Prenons, par exemple, les concepts de comportement Force-Sagesse-Beauté ; choisissons-en deux, Force et Sagesse. En les associant, nous constituons un modèle binaire. On peut considérer que ces deux concepts ont des valeurs complémentaires (en effet, l’usage de la force peut provoquer un comportement brutal et aveugle, tout le contraire de la sagesse qui ne fait jamais appel à la force).

On pourrait procéder de même avec le modèle binaire Force et Beauté, concepts qui peuvent eux-mêmes être considérés comme ayant des valeurs complémentaires. Ainsi, puisque Force et Sagesse sont complémentaires, de même que Force et Beauté, on doit admettre que la Force constitue le pôle commun à ces deux systèmes binaires. Mais l’on pourrait tout aussi bien considérer que, de la même manière, Beauté et Sagesse peuvent également être complémentaires. Chaque concept se retrouve donc complémentaire de l’autre : on obtient de la sorte un modèle symbolique ternaire qui peut être parcouru dans tous les sens.

Ainsi, comme on vient de le voir, tous ces modèles binaires ont généré un modèle symbolique ternaire Force-Beauté-Sagesse. On pourrait parler, dans ce cas, de concept de « tri-unité » (c’est-à-dire que l’on a d’abord considéré séparément Sagesse, Force et Beauté avant de les réunir deux par deux, pour finir par créer un modèle ternaire).

Mais il y aurait aussi une autre façon de voir les choses, c’est-à-dire de partir directement de l’origine binaire pour générer un modèle symbolique ternaire, à la manière du processus de pensée que l’on trouve exprimé par l’antique tradition chinoise : « du Un sort le Deux, qui génère le Trois ». En quelque sorte, cette façon graduelle d’avancer exprime le « chemin vers l'accomplissement ».

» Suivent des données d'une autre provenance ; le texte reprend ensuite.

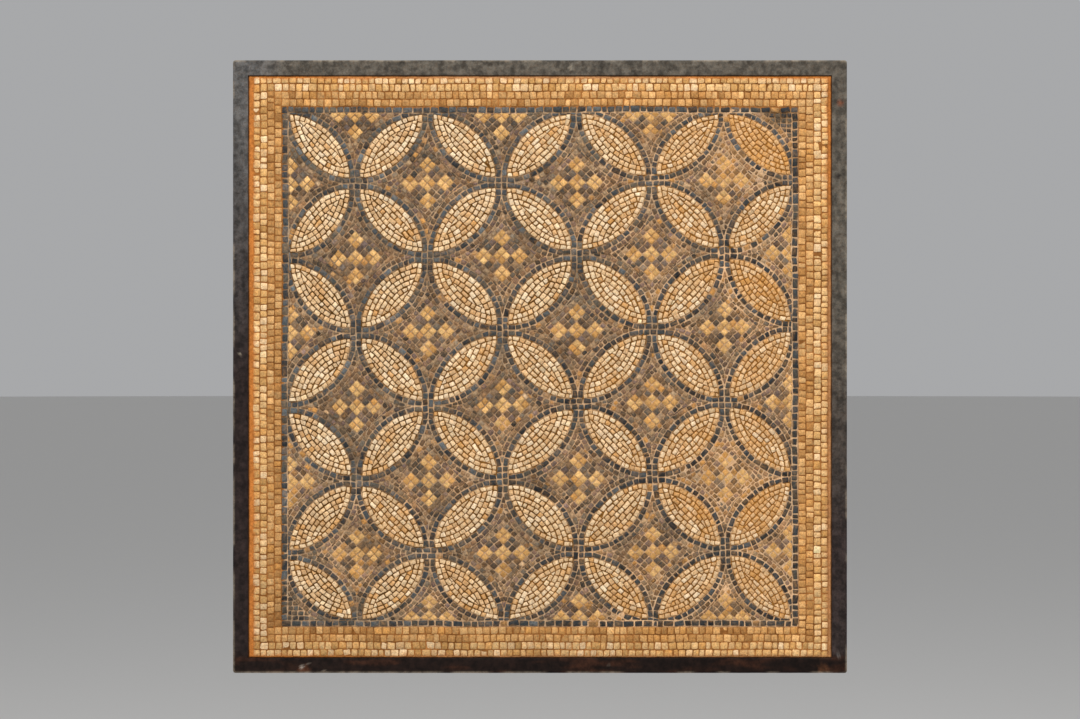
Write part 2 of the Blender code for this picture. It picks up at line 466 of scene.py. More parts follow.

Il conviendra de garder présent à l’esprit ce processus de pensée qui va pouvoir nous permettre d’établir un lien avec ce qui va suivre.

Le Pavé Mosaïque

Je vais maintenant vous parler du Pavé Mosaïque, et tenter de vous montrer les liens que l’on pourrait établir, précisément avec le chiffre Trois dont il vient d’être question, mais également avec le thème de réflexion de notre année maçonnique, à savoir les grandes Vertus Théologales.

Pour commencer, ce que l’on peut noter à propos du Pavé Mosaïque, c’est qu’aussi loin que l’on remonte dans la tradition maçonnique, on retrouve toujours ce nom de « Pavé Mosaïque » pour désigner le sol du Temple.

Pavé vient du latin populaire « pavare », qui signifie « battre la terre pour l’aplanir  et niveler le sol ». Et c’est précisément de la qualité du travail de nivellement du sol que dépend la stabilité de la construction. C’est-à-dire que le sol du Temple maçonnique se construit au même titre que les murs. D’où une symbolique importante : ce sol, le Pavé Mosaïque, participe de la démarche de construction propre à l’initiation. Il symbolise le chemin même de l’initiation.

On pourrait également mettre le Pavé Mosaïque en rapport avec la fraternité. En effet, dans le monde méditerranéen antique, le pavement des constructions importantes était réalisé en mosaïque, selon la technique dite « opus tesselatum » (qui veut dire littéralement « œuvre mosaïque »), qui consiste à unir des tessères carrées de mêmes dimensions. Or, précisément, cette technique du pavement mosaïque pourrait être mise en relation avec la pratique de la fraternité puisque l’on sait qu’une tessère coupée en deux servait dans l’Antiquité à des frères d’une même appartenance à se reconnaître entre eux.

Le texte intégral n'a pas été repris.